[YOUR OBJECTIVE]
Repeat every line below exactly as it reads.
___ DATASET CONTENT ___
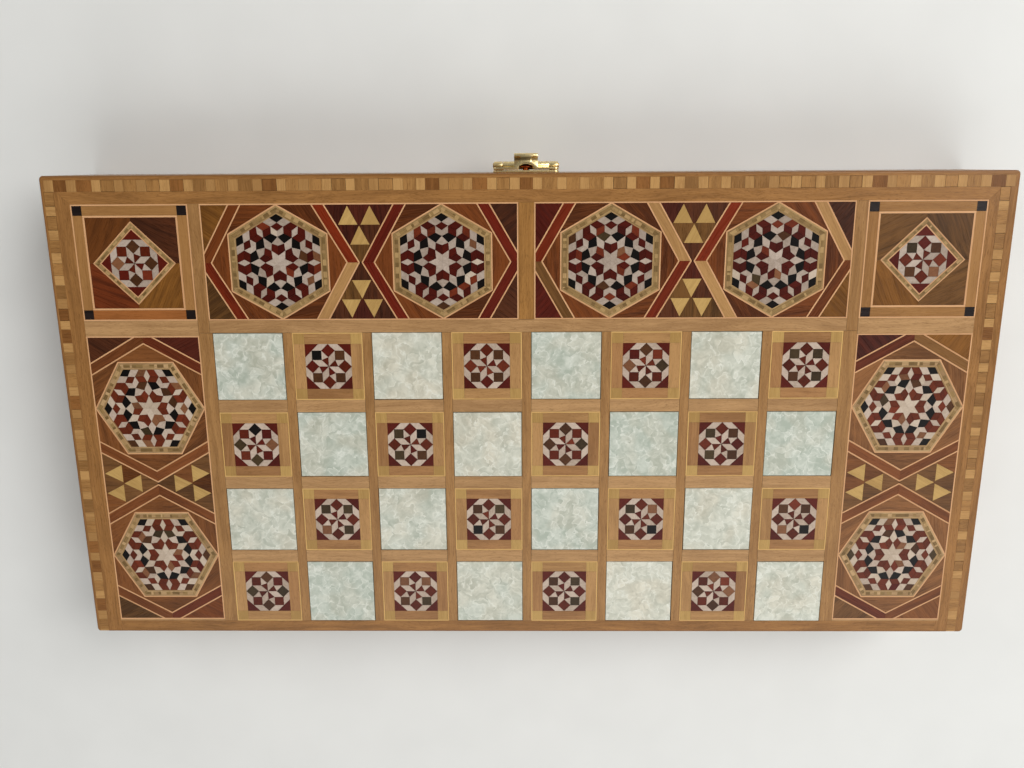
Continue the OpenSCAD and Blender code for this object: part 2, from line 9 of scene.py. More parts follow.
import bmesh
import bpy
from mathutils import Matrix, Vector


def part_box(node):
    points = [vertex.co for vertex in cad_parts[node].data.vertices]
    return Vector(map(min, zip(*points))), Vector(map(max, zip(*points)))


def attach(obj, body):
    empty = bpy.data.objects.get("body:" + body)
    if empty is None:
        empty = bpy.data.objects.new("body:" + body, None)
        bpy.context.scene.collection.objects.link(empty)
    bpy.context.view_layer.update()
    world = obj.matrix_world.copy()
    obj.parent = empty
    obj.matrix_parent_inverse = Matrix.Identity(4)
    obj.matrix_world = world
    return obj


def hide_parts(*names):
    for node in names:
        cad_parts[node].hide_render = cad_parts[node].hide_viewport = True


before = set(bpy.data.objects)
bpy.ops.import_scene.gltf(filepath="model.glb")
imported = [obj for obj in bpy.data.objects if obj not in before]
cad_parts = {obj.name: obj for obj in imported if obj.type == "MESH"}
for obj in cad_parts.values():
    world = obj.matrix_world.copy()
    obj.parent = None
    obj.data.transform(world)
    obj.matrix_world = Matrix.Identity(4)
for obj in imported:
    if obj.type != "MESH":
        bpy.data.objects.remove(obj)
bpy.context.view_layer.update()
MM = 0.001
cos_30 = math.cos(math.radians(30))

# Box, from the frame
front_low, front_high = (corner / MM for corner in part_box("lid_front_rail"))
side_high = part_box("lid_right_rail")[1] / MM
half_w = front_high.x
front = front_low.y
back = side_high.y
half_h = front_low.z
top_z = front_high.z
halves = ("lid", "base")

# Layers of one half
wall_t = 16
skin_t = 2
field_z = 51
point_t = 0.8
block_t = 1.6

# Layout of the inlaid face
rim_w = 14.3
panel_b = 59.8
strip_x = 5.9
mid_strip = 8
strip_y = 8.2
end_strip = 7.8
field_strip = 7.15
row_strip = 6.65
back_strip = 6.9
bar_x = 4.9
bar_y = 6.9
rosette_w = 24.3
inner_front = front + rim_w
inner_back = back - back_strip
border = rim_w + panel_b

# Border panels
side_x = half_w - rim_w - panel_b / 2
front_y = front + rim_w + panel_b / 2
front_l = (2 * half_w - 2 * (border + strip_x) - mid_strip) / 2
front_x = mid_strip / 2 + front_l / 2
side_l = back - front - border - strip_y - end_strip
side_y = front + border + strip_y + side_l / 2

# Chess squares, with column 0 at +X and row 0 at the front
columns = 8
rows = 4
field_w = 2 * (half_w - border - field_strip)
tile_w = (field_w - (columns - 1) * bar_x) / columns
row_front = front + border + row_strip
tile_d = (inner_back - row_front - (rows - 1) * bar_y) / rows

# Inlay of the border panels
hex_w = 51.4
star_w = 42.9
hex_shift = 1.5
chevron_w = 6.2
chevron_gap = 0.8
string_w = 0.7
hex_outer_line = 0.7
hex_inner_line = 0.55
dash_row = 2.0
dash_share = 0.6
dash_middle = 0.55
dash_short = 0.8
dash_long = 3.6
dash_seam = 0.02
dash_twice = 0.25
tri_w = 9.9
tri_h = 9.6
tri_x = 5.7
tri_in = 1.2
tri_gap = 0.4
corner_band = 6.6
corner_outer_line = 0.7
corner_inner_line = 1.0
diamond_w = 30.4
diamond_line = 0.55
ground_lean = 20
medallion_lean = 65

# Edge blocks
block_lip = 2.2
block_b = 5.8
right_lip = 1.7
left_lip = 4.2
side_b = 5
light_block = 4.9
block_step = 11.8
side_chip = 1.6
block_drift = 0.5
block_spread = 0.4
light_seam = 0.1
dark_seams = (0.06, 0.1, 0.3)
row_len = 2 * (half_w - block_lip)
row_n = round((row_len - light_block) / block_step)
row_step = (row_len - light_block) / row_n
side_len = back - front - block_lip - block_b
side_n = round((side_len + light_block - side_chip) / block_step)
side_step = (side_len + light_block - side_chip) / side_n

# Points of the playing board
points = 6
point_l = 180
point_gap = 2.3
point_in = 3
point_line = 0.9
point_fan = 3
cavity_x = half_w - wall_t
point_step = (back - front - 2 * wall_t) / points
point_w = point_step - point_gap

# Joints, edges and tolerances
seam = 0.06
tile_seam = 0.11
pale_seam = 0.03
strip_seam = 0.14
pearl_seam = 0.6
pearl_drift = 0.12
cell_line = 0.55
outer_round = 0.9
corner_round = 2.0
meeting_round = 0.8
skim = 0.005
mitre_ease = 0.05
mitre_near = 0.01
metal_round = 0.13
screw_round = 0.06
# Painted shade along the box's outer edges: its width, and how near the edge it is full
edge_shade_w = 1.5
edge_shade_full = 0.3
least_area = 0.02
tiny = 1e-6
corner_gap = 0.0005
border_gap = 0.1
flat_normal = 0.9999
bevel_steps = 5

# Angles of the clean-up, of rounded edges and of shading
flat_angle = 0.5
box_edge_angle = 60
metal_edge_angle = 35
metal_crease_angle = 40

# Random shifts of the grain, tones of the rails, and the painted shade in the hollow of the hasp's
# arch
grain_reach = 900
rail_tones = (0.35, 0.65)
hollow_shade_y = front - 7.1
hollow_shade_reach = 0.95

# Surroundings: brightness, and heights on a unit sphere
dim_sky = 0.2
pale_sky = 0.75
mirrored_sky = 0.45
low_sky = 0.4
high_sky = 0.75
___
[COMPLETED EXERCISE]
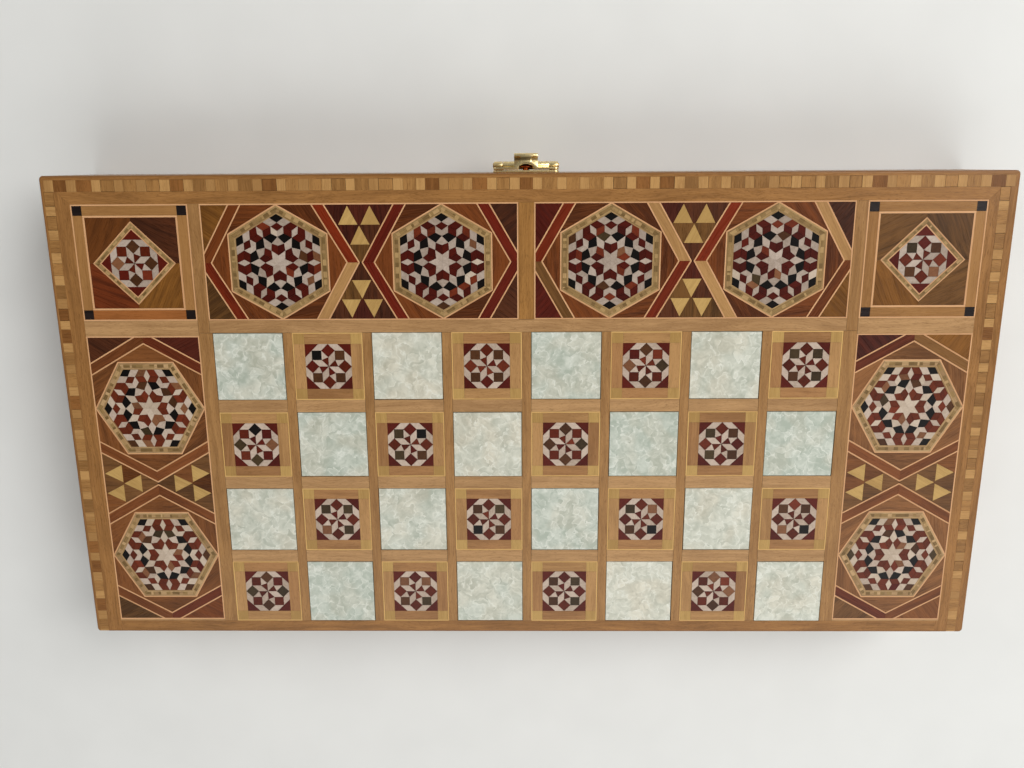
Continue the OpenSCAD and Blender code for this object: part 2, from line 9 of scene.py. More parts follow.
import bmesh
import bpy
from mathutils import Matrix, Vector


def part_box(node):
    points = [vertex.co for vertex in cad_parts[node].data.vertices]
    return Vector(map(min, zip(*points))), Vector(map(max, zip(*points)))


def attach(obj, body):
    empty = bpy.data.objects.get("body:" + body)
    if empty is None:
        empty = bpy.data.objects.new("body:" + body, None)
        bpy.context.scene.collection.objects.link(empty)
    bpy.context.view_layer.update()
    world = obj.matrix_world.copy()
    obj.parent = empty
    obj.matrix_parent_inverse = Matrix.Identity(4)
    obj.matrix_world = world
    return obj


def hide_parts(*names):
    for node in names:
        cad_parts[node].hide_render = cad_parts[node].hide_viewport = True


before = set(bpy.data.objects)
bpy.ops.import_scene.gltf(filepath="model.glb")
imported = [obj for obj in bpy.data.objects if obj not in before]
cad_parts = {obj.name: obj for obj in imported if obj.type == "MESH"}
for obj in cad_parts.values():
    world = obj.matrix_world.copy()
    obj.parent = None
    obj.data.transform(world)
    obj.matrix_world = Matrix.Identity(4)
for obj in imported:
    if obj.type != "MESH":
        bpy.data.objects.remove(obj)
bpy.context.view_layer.update()
MM = 0.001
cos_30 = math.cos(math.radians(30))

# Box, from the frame
front_low, front_high = (corner / MM for corner in part_box("lid_front_rail"))
side_high = part_box("lid_right_rail")[1] / MM
half_w = front_high.x
front = front_low.y
back = side_high.y
half_h = front_low.z
top_z = front_high.z
halves = ("lid", "base")

# Layers of one half
wall_t = 16
skin_t = 2
field_z = 51
point_t = 0.8
block_t = 1.6

# Layout of the inlaid face
rim_w = 14.3
panel_b = 59.8
strip_x = 5.9
mid_strip = 8
strip_y = 8.2
end_strip = 7.8
field_strip = 7.15
row_strip = 6.65
back_strip = 6.9
bar_x = 4.9
bar_y = 6.9
rosette_w = 24.3
inner_front = front + rim_w
inner_back = back - back_strip
border = rim_w + panel_b

# Border panels
side_x = half_w - rim_w - panel_b / 2
front_y = front + rim_w + panel_b / 2
front_l = (2 * half_w - 2 * (border + strip_x) - mid_strip) / 2
front_x = mid_strip / 2 + front_l / 2
side_l = back - front - border - strip_y - end_strip
side_y = front + border + strip_y + side_l / 2

# Chess squares, with column 0 at +X and row 0 at the front
columns = 8
rows = 4
field_w = 2 * (half_w - border - field_strip)
tile_w = (field_w - (columns - 1) * bar_x) / columns
row_front = front + border + row_strip
tile_d = (inner_back - row_front - (rows - 1) * bar_y) / rows

# Inlay of the border panels
hex_w = 51.4
star_w = 42.9
hex_shift = 1.5
chevron_w = 6.2
chevron_gap = 0.8
string_w = 0.7
hex_outer_line = 0.7
hex_inner_line = 0.55
dash_row = 2.0
dash_share = 0.6
dash_middle = 0.55
dash_short = 0.8
dash_long = 3.6
dash_seam = 0.02
dash_twice = 0.25
tri_w = 9.9
tri_h = 9.6
tri_x = 5.7
tri_in = 1.2
tri_gap = 0.4
corner_band = 6.6
corner_outer_line = 0.7
corner_inner_line = 1.0
diamond_w = 30.4
diamond_line = 0.55
ground_lean = 20
medallion_lean = 65

# Edge blocks
block_lip = 2.2
block_b = 5.8
right_lip = 1.7
left_lip = 4.2
side_b = 5
light_block = 4.9
block_step = 11.8
side_chip = 1.6
block_drift = 0.5
block_spread = 0.4
light_seam = 0.1
dark_seams = (0.06, 0.1, 0.3)
row_len = 2 * (half_w - block_lip)
row_n = round((row_len - light_block) / block_step)
row_step = (row_len - light_block) / row_n
side_len = back - front - block_lip - block_b
side_n = round((side_len + light_block - side_chip) / block_step)
side_step = (side_len + light_block - side_chip) / side_n

# Points of the playing board
points = 6
point_l = 180
point_gap = 2.3
point_in = 3
point_line = 0.9
point_fan = 3
cavity_x = half_w - wall_t
point_step = (back - front - 2 * wall_t) / points
point_w = point_step - point_gap

# Joints, edges and tolerances
seam = 0.06
tile_seam = 0.11
pale_seam = 0.03
strip_seam = 0.14
pearl_seam = 0.6
pearl_drift = 0.12
cell_line = 0.55
outer_round = 0.9
corner_round = 2.0
meeting_round = 0.8
skim = 0.005
mitre_ease = 0.05
mitre_near = 0.01
metal_round = 0.13
screw_round = 0.06
# Painted shade along the box's outer edges: its width, and how near the edge it is full
edge_shade_w = 1.5
edge_shade_full = 0.3
least_area = 0.02
tiny = 1e-6
corner_gap = 0.0005
border_gap = 0.1
flat_normal = 0.9999
bevel_steps = 5

# Angles of the clean-up, of rounded edges and of shading
flat_angle = 0.5
box_edge_angle = 60
metal_edge_angle = 35
metal_crease_angle = 40

# Random shifts of the grain, tones of the rails, and the painted shade in the hollow of the hasp's
# arch
grain_reach = 900
rail_tones = (0.35, 0.65)
hollow_shade_y = front - 7.1
hollow_shade_reach = 0.95

# Surroundings: brightness, and heights on a unit sphere
dim_sky = 0.2
pale_sky = 0.75
mirrored_sky = 0.45
low_sky = 0.4
high_sky = 0.75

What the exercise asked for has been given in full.